Influence function of the error rate of the generalized k-means

English

Ruwet, Christel[Université de Liège - ULg > Département de mathématique > Statistique mathématique >]

Haesbroeck, Gentiane[Université de Liège - ULg > Département de mathématique > Statistique mathématique >]

30-Mar-2009

Séminaire de statistique

Service de statistiques du Département de mathématiques

Liège

Belgique

[en] Clsutering ; Generalized k-means ; Influence function

[en] Cluster analysis may be performed when one wishes to group similar objects into a given number of clusters. Several algorithms are available in order to construct these clusters. In this talk, focus will be on two particular cases of the generalized k-means algorithm: the classical k-means procedure as well as the k-medoids algorithm. Among the outputs of these clustering techniques, a classification rule is provided in order to classify the objects into one of the clusters.

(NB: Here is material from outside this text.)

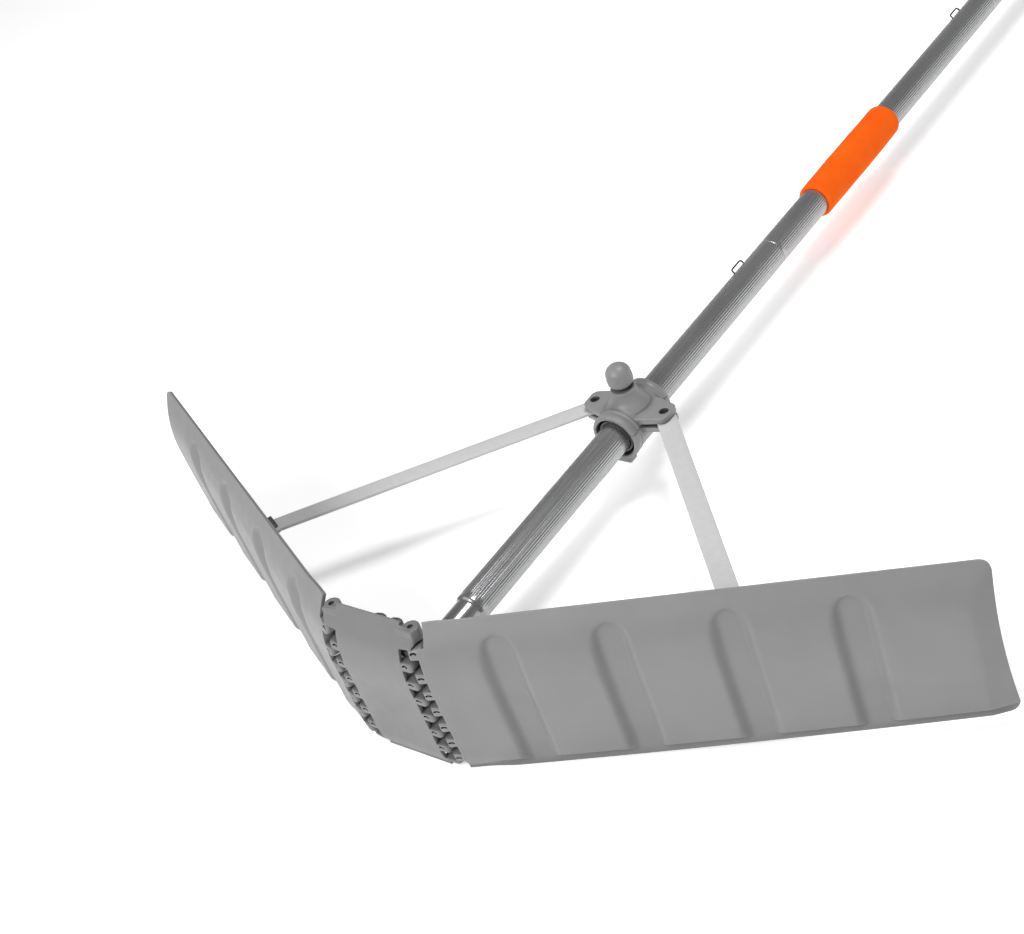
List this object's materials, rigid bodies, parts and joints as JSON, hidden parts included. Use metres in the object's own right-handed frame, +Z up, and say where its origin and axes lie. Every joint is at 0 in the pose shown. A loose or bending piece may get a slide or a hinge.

When classification is the main objective of the statistical analysis, performance is often measured by means of an error rate. In the clustering setting, the error rate has to be measured on the training sample while test samples are usually used in other settings like linear discrimination or logistic discrimination. This characteristic of classification resulting from a clustering implies that contamination in the training sample may not only affect the classification rule but also other parameters involved in the error rate. In the talk, influence functions will be used to measure the impact of contamination on the error rate and will show that contamination may decrease the error rate that one would expect under a given model. Moreover, a kind of second-order influence functions will also be derived to measure the bias in error rate the k-means and k-medoids procedures suffer from in finite-samples. Simulations will confirm the results obtained via the first and second-order influence functions. Future research perspectives will conclude the talk.